# [YOUR TASK]
In the listing that follows, locate the line containing "const loopPath = new" and the line containing "obj.parent = empty". Retype exactly those two lines and every line between them, and nothing more.

(CAD and scene scripts)
______

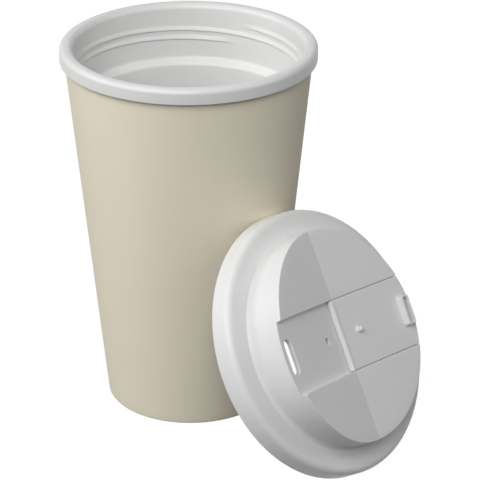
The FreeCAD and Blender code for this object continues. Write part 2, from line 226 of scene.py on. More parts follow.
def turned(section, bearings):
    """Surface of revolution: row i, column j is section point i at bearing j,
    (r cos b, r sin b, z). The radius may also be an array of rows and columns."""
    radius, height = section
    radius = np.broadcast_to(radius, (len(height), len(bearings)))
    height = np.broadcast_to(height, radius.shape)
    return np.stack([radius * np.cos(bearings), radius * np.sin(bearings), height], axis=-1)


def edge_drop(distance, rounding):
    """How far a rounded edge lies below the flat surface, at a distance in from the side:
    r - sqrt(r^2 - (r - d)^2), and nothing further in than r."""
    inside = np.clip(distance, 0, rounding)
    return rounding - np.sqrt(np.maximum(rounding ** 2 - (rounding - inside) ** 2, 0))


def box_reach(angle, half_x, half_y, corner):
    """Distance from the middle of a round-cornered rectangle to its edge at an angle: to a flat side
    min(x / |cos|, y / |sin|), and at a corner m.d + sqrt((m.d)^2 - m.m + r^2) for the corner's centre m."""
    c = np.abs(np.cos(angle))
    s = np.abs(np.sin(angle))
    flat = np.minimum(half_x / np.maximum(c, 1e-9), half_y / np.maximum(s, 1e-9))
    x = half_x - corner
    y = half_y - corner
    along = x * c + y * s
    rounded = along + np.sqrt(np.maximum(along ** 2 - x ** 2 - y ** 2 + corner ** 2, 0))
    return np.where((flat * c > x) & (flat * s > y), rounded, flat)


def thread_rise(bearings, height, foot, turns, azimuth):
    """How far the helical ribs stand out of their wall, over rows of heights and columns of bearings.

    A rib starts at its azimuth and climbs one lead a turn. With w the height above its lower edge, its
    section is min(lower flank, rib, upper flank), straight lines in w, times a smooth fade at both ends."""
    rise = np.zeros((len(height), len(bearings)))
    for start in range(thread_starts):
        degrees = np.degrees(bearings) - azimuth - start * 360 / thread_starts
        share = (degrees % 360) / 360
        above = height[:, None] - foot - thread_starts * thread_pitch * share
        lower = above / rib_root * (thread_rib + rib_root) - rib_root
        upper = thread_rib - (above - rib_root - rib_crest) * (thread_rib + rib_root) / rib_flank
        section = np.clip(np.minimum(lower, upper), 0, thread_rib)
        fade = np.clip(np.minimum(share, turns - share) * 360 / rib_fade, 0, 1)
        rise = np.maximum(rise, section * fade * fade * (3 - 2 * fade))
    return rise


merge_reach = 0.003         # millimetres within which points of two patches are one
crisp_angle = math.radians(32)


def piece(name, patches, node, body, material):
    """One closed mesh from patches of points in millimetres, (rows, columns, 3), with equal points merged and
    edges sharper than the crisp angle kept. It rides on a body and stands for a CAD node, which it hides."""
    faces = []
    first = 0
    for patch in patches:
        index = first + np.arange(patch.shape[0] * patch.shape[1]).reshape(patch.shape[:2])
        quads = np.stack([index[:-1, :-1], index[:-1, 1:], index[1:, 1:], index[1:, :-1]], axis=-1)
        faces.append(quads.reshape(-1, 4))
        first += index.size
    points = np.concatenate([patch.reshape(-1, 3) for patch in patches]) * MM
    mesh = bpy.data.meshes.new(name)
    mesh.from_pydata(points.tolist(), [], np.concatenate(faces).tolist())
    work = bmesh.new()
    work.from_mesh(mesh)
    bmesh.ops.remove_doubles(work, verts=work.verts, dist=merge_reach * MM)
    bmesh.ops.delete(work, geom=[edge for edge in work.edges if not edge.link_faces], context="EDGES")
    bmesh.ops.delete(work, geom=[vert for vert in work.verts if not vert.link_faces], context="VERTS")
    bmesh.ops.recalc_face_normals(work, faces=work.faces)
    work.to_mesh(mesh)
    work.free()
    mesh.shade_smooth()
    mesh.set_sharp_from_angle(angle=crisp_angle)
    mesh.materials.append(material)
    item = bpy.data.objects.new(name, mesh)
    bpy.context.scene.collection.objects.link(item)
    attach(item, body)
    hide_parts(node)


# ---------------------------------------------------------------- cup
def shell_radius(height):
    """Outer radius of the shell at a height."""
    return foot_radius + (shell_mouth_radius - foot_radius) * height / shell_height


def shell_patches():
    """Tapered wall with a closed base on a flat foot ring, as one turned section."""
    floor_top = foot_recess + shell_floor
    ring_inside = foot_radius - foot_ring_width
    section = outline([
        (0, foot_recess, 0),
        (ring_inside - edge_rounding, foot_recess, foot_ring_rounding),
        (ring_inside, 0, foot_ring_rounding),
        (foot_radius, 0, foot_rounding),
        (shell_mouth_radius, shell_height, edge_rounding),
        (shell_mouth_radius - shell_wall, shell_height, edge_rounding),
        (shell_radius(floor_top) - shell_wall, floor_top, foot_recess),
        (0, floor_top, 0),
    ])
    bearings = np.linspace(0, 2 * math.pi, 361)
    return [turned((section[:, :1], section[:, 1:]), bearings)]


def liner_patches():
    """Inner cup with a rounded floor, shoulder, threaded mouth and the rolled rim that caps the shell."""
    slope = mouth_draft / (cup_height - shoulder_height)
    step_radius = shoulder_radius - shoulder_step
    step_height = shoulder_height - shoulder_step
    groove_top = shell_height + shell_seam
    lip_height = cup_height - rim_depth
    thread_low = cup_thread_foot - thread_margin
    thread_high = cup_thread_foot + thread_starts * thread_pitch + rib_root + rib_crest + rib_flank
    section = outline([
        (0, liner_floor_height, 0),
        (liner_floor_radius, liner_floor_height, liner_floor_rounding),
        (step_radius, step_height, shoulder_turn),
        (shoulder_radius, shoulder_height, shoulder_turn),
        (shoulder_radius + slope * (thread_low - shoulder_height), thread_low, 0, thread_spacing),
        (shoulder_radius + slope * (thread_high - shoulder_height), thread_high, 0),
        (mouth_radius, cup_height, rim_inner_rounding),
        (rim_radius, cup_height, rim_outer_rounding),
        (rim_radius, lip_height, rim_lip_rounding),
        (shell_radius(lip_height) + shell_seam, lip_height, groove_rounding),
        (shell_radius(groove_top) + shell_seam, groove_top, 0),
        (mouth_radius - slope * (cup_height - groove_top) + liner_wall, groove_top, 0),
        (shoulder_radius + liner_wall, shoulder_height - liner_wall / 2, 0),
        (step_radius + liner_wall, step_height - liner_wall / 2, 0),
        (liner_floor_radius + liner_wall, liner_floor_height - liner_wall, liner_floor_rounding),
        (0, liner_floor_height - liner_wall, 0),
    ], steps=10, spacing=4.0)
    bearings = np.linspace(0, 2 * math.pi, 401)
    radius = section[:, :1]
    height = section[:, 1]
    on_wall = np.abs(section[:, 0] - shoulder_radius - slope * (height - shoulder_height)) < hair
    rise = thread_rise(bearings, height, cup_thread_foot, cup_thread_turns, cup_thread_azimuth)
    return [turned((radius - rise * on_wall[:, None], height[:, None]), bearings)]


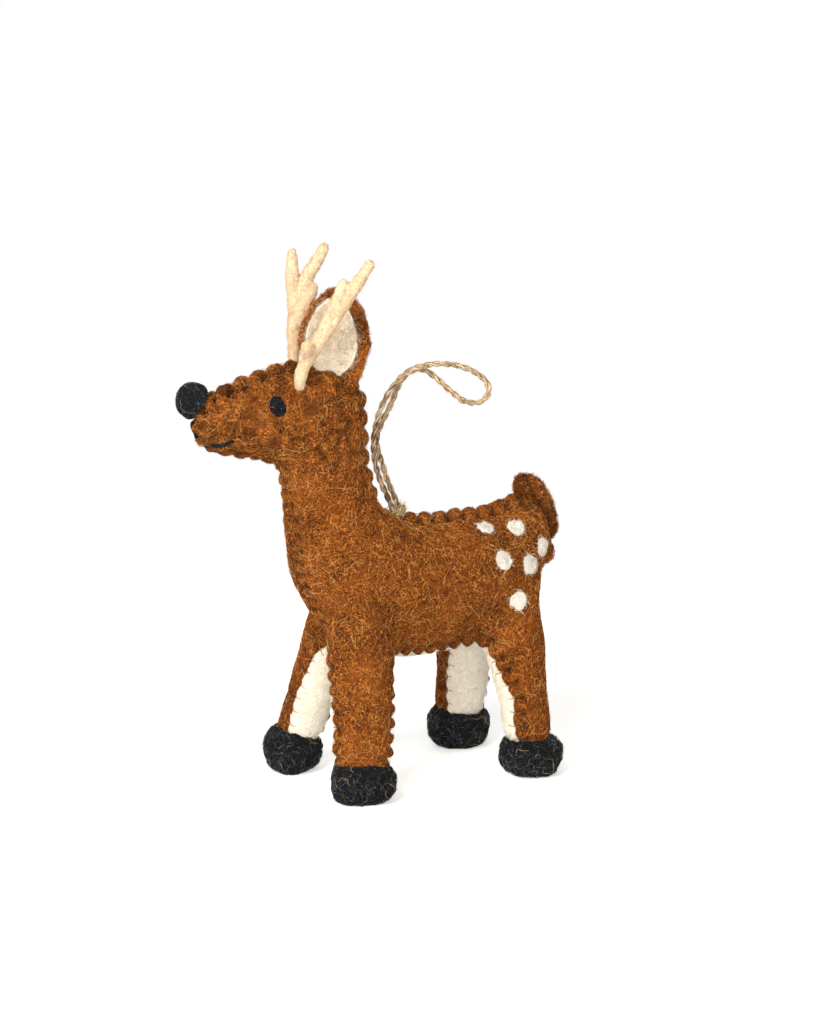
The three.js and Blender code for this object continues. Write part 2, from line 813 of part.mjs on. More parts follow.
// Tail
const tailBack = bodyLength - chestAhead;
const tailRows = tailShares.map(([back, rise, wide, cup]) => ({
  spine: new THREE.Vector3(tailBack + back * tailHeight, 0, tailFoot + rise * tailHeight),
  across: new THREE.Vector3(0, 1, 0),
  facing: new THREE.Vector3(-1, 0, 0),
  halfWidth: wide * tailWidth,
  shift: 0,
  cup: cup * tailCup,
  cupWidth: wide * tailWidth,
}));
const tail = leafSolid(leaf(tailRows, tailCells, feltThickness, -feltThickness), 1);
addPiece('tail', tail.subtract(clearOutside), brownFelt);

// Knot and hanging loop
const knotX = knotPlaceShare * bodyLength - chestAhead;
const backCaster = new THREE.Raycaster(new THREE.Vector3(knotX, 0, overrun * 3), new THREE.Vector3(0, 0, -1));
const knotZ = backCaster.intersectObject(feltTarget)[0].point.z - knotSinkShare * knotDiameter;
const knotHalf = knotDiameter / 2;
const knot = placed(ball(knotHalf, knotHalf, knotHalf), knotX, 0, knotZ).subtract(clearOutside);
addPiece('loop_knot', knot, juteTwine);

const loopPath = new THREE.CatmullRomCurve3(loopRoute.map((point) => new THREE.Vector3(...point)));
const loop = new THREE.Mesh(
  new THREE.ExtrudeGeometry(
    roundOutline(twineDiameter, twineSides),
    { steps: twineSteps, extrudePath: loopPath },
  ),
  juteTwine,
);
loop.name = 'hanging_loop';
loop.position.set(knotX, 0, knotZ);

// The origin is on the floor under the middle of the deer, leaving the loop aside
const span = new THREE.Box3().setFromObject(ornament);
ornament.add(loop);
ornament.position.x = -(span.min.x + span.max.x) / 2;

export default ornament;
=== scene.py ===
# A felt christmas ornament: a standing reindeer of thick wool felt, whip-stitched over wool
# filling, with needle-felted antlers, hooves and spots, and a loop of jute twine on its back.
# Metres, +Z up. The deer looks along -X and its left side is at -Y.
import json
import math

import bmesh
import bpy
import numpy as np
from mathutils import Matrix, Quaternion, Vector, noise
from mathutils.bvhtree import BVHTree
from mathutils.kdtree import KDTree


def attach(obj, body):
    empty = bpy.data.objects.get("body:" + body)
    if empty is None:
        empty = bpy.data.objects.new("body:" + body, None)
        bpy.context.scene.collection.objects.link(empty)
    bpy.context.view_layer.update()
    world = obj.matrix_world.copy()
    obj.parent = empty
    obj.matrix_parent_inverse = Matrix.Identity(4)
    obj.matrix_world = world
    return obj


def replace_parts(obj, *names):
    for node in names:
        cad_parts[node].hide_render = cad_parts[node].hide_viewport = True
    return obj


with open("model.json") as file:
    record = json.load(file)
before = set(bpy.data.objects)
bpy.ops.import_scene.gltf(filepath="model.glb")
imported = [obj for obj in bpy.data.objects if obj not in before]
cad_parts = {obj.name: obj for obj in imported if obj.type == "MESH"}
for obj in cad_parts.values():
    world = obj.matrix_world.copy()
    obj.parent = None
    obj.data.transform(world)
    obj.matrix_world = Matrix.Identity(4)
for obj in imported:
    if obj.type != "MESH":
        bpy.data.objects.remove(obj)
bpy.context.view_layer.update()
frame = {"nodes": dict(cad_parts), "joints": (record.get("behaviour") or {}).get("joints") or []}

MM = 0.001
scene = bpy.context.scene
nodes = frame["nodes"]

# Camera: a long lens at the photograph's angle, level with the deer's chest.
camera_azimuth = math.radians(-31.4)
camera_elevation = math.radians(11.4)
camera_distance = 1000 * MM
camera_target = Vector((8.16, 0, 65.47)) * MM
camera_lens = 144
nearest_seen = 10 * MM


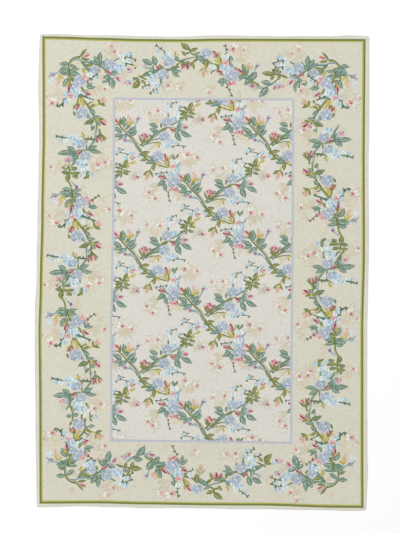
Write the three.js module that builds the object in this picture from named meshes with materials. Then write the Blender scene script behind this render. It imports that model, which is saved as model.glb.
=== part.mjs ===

______

# [EXERCISE SOLUTION]
const loopPath = new THREE.CatmullRomCurve3(loopRoute.map((point) => new THREE.Vector3(...point)));
const loop = new THREE.Mesh(
  new THREE.ExtrudeGeometry(
    roundOutline(twineDiameter, twineSides),
    { steps: twineSteps, extrudePath: loopPath },
  ),
  juteTwine,
);
loop.name = 'hanging_loop';
loop.position.set(knotX, 0, knotZ);

// The origin is on the floor under the middle of the deer, leaving the loop aside
const span = new THREE.Box3().setFromObject(ornament);
ornament.add(loop);
ornament.position.x = -(span.min.x + span.max.x) / 2;

export default ornament;
=== scene.py ===
# A felt christmas ornament: a standing reindeer of thick wool felt, whip-stitched over wool
# filling, with needle-felted antlers, hooves and spots, and a loop of jute twine on its back.
# Metres, +Z up. The deer looks along -X and its left side is at -Y.
import json
import math

import bmesh
import bpy
import numpy as np
from mathutils import Matrix, Quaternion, Vector, noise
from mathutils.bvhtree import BVHTree
from mathutils.kdtree import KDTree


def attach(obj, body):
    empty = bpy.data.objects.get("body:" + body)
    if empty is None:
        empty = bpy.data.objects.new("body:" + body, None)
        bpy.context.scene.collection.objects.link(empty)
    bpy.context.view_layer.update()
    world = obj.matrix_world.copy()
    obj.parent = empty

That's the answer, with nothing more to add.